11. However in my view, had the fax been before him on 13th February 2017, the judge would have had to consider whether the notice of withdrawal had been given in compliance with Rule 17 and would have had to consider whether withdrawal was appropriate (TPN (FtT appeals -withdrawal) Vietnam [2017] UKUT 00295 (IAC)). If the judge had considered that the absence of a reason was a barrier to proper consideration of the request he would have had to consider whether it was appropriate to adjourn the hearing or to go ahead and hear the appeal in the absence of the Appellant under Rule 28. It may well have been that the judge would have considered that, in the context of a withdrawal application, it may have been appropriate to give the Appellant an opportunity to either provide reasons or to attend the hearing.
12. In these circumstances I consider that the fact the judge did not have the withdrawal request before him due to an administrative error and accordingly was unable to consider the request in accordance with the Procedure Rules amounts to a procedural error in this case. In these circumstances in my view the decision of the First-tier Tribunal should be set aside.

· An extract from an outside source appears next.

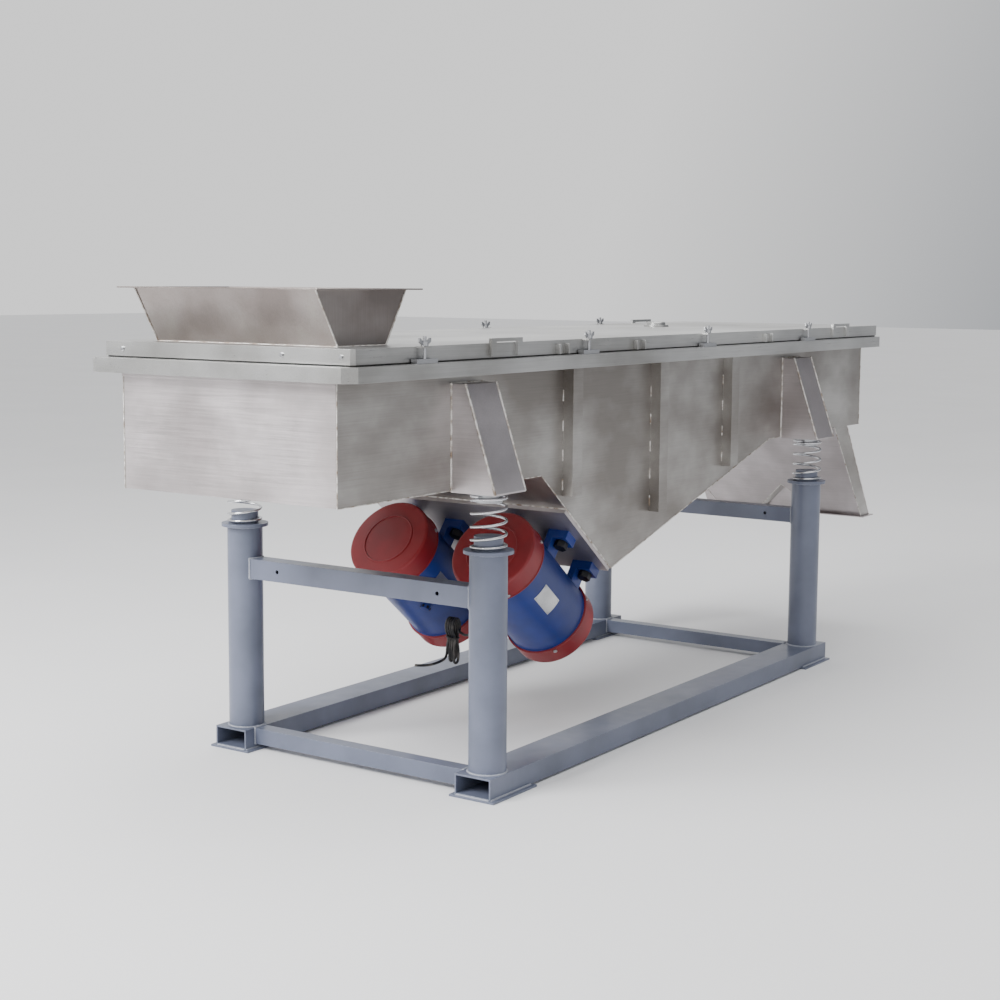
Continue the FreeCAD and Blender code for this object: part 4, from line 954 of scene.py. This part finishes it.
@dataclass
class BaseFrame:
    """Tubes, posts, caps and beams under blue-grey enamel, with their welds, and the springs."""

    post_radius: float = 0.04445
    tube_top: float = 0.055
    foot_top: float = 0.005
    spring_radius: float = 0.0407
    spring_wire: float = 0.0066
    spring_turns: float = 5.5
    closed_pitch: float = 0.0074
    spring_steps: int = 24
    foot_ring: float = 0.001
    cap_ring: float = -0.0005
    bead_inset: float = 0.004
    bead_run: float = 0.165
    end_inset: float = 0.006

    def post_centre(self, side: Side, end: End) -> Vector:
        """The middle of a post's foot."""
        low, high = (Vector(c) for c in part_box(f"post_{side.value}_{end.value}"))
        middle = (low + high) / 2
        outer = low.y if side is Side.NEAR else high.y
        inward = 1 if side is Side.NEAR else -1
        return Vector((middle.x, outer + inward * self.post_radius, self.tube_top))

    def dress(self) -> None:
        """Paint every tube, plate, post and beam."""
        for node in ("long_tube_near", "long_tube_far", "cross_tubes", "foot_plates", "post_caps",
                     "upper_beam_feed", "upper_beam_discharge"):
            paint(node, FRAME_PAINT)
        for side in Side:
            for end in End:
                paint(f"post_{side.value}_{end.value}", FRAME_PAINT)

    def post_welds(self) -> list[Route]:
        """Rings round each post's foot and under its cap."""
        rings: list[Route] = []
        under_cap = Vector(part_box("post_caps")[0]).z
        for side in Side:
            for end in End:
                foot = self.post_centre(side, end)
                for level, extra in ((self.tube_top, self.foot_ring), (under_cap, self.cap_ring)):
                    rings.append(circle(Vector((foot.x, foot.y, level)), Vector((1, 0, 0)),
                                        Vector((0, 1, 0)), self.post_radius + extra, 40))
        return rings

    def cross_welds(self) -> list[Route]:
        """Three-sided welds where each cross tube meets a long tube."""
        low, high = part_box("cross_tubes")
        wide = high[2] - low[2]
        routes: list[Route] = []
        for x0 in (low[0], high[0] - wide):
            for y in (low[1], high[1]):
                routes.append([(x0, y, low[2]), (x0, y, high[2]), (x0 + wide, y, high[2]),
                               (x0 + wide, y, low[2]), (x0, y, low[2])])
        return routes

    def beam_welds(self) -> list[Route]:
        """Saddle welds where each square beam meets its round posts."""
        routes: list[Route] = []
        for end in End:
            low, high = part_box(f"upper_beam_{end.value}")
            half = (high[0] - low[0]) / 2
            for side in Side:
                post = self.post_centre(side, end)
                inward = 1 if side is Side.NEAR else -1
                across = [half * (i / 4 - 1) for i in range(9)]
                top = [(post.x + a, post.y + inward * math.sqrt(self.post_radius ** 2 - a * a), high[2])
                       for a in across]
                under = [(x, y, low[2]) for x, y, _ in reversed(top)]
                routes.append(top + under + top[:1])
        return routes

    def foot_welds(self) -> list[Route]:
        """Runs along the long tubes' bottoms over each floor plate, and across their open ends."""
        routes: list[Route] = []
        for side in Side:
            low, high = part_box(f"long_tube_{side.value}")
            spans = ((low[0] + self.bead_inset, low[0] + self.bead_run),
                     (high[0] - self.bead_run, high[0] - self.bead_inset))
            for y in (low[1], high[1]):
                routes += [[(x, y, self.foot_top) for x in span] for span in spans]
            ends = (low[1] + self.end_inset, high[1] - self.end_inset)
            routes += [[(x, y, self.foot_top) for y in ends] for x in (low[0], high[0])]
        return routes

    def coil_line(self, post: Vector, foot: float, head: float) -> Route:
        """The middle line of one spring's wire.

        Args:
            post: the middle of the post that it stands on.
            foot: the level of its lowest point.
            head: the level of its highest point.
        Returns:
            Points up the coil: a closed turn at each end and open turns between.
        """
        open_turns = self.spring_turns - 2
        open_rise = head - foot - self.spring_wire - 2 * self.closed_pitch
        line: Route = []
        for i in range(round(self.spring_turns * self.spring_steps) + 1):
            turn = i / self.spring_steps
            middle = min(max(turn - 1, 0), open_turns) / open_turns
            height = (self.closed_pitch * (min(turn, 1) + max(turn - 1 - open_turns, 0))
                      + open_rise * middle)
            angle = 2 * math.pi * turn
            line.append((post.x + self.spring_radius * math.cos(angle),
                         post.y + self.spring_radius * math.sin(angle),
                         foot + self.spring_wire / 2 + height))
        return line

    def springs(self) -> None:
        """Wind each spring as one smooth wire that stretches between its cap and its seat."""
        for side in Side:
            for end in End:
                node = f"spring_{side.value}_{end.value}"
                low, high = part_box(node)
                post = self.post_centre(side, end)
                line = self.coil_line(post, low[2], high[2])
                piece = freeze(round_tube(f"coil_{side.value}_{end.value}", line, self.spring_wire / 2,
                                          SPRING_ZINC, smooth_line=False, sides=4))
                shade_round(piece)
                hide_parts(node)
                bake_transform(piece)
                LOG.info("%s bends between base and trough", piece.name)

    def build(self) -> None:
        """Dress the frame and add its welds and springs."""
        self.dress()
        # the frame's welds use a paler copy of its enamel: painted highlight
        weld("frame_post_welds", "base", self.post_welds(), 3.4, WELD_ENAMEL_PAINTED_HIGHLIGHT)
        weld("frame_cross_welds", "base", self.cross_welds(), 3.2, WELD_ENAMEL_PAINTED_HIGHLIGHT)
        weld("frame_beam_welds", "base", self.beam_welds(), 3.4, WELD_ENAMEL_PAINTED_HIGHLIGHT)
        weld("frame_foot_welds", "base", self.foot_welds(), 3.6, WELD_ENAMEL_PAINTED_HIGHLIGHT)
        self.springs()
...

13. In considering remaking the decision I take into account the decision of the Court of Appeal in Khan. The Appellant has not had his case fully considered by the First-tier Tribunal. In my view it is in the interests of justice in this particular case for the Appellant to have his appeal heard afresh. In these circumstances I consider it appropriate for the appeal to be remitted to the First-tier Tribunal.
Notice of Decision
The decision of the First-tier Tribunal contains a material error of law.
The decision of the First-tier Tribunal is set aside.
The appeal is remitted to the First-tier Tribunal.